Could Atlassian be liable for damages?

[+] aaronbrethorst|3 years ago|reply
The wildest part about this service outage to me is that Atlassian's stock is up 10% over the past month.
[+] hogrider|3 years ago|reply
The stock market parted with reality sometime during 2020.
[+] ergocoder|3 years ago|reply
Can you imagine screwing up this bad and customers still not leave?

I'll probably should buy their stock.

[+] threeseed|3 years ago|reply
Might have more to do with them moving their HQ from UK to US.

This would allow them access to more investors.

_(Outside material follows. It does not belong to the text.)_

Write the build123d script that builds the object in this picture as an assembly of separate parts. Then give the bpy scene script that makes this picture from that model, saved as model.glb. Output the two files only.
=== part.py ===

[+] Kwpolska|3 years ago|reply
Breaking news: stocks are meaningless numbers.
[+] radicalriddler|3 years ago|reply
The outage has been in the past week and it's down over 10%... talking about the last months price changes is irrelevant compared to the last week.
[+] api|3 years ago|reply
It's funny that they recently killed self-hosted Jira. If you'd self-hosted you'd be fine.
[+] nolok|3 years ago|reply
To be fair, Jira screams SaaS.

I don't want any of my company trapped on it, but if they were I'm sure as well not going to self host that spawn of hell.

[+] thematt|3 years ago|reply
They've only killed off one version of self-hosted Jira. Their datacenter edition is still alive.
[+] throwawayboise|3 years ago|reply
> If you'd self-hosted you'd be fine.

Maybe. But you're counting on your sysadmin(s), who are also managing dozens of other things, to keep up to speed on Jira and its quirks, and apply patches and new versions as they become available without missing any steps or screwing something up.

On average, you're still probably better off having a company that knows the product also host it for you, but obviously they can make mistakes too, and the downside is that when they do it might affect all clients, not just one.

[+] Overtonwindow|3 years ago|reply
I worked at a company that self hosted Jira, and it was miserable then, I can’t imagine depending on the cloud. I’ll never approve Atlassian products after that experience.
[+] media-trivial|3 years ago|reply
We're using the cloud version and we're fine too (no outage). What's your point? Are you claiming that self-hosted is never down? Or that self-hosted is more reliable? Because I doubt that. Difference is just that when self-hosted goes down, it doesn't end up in the news.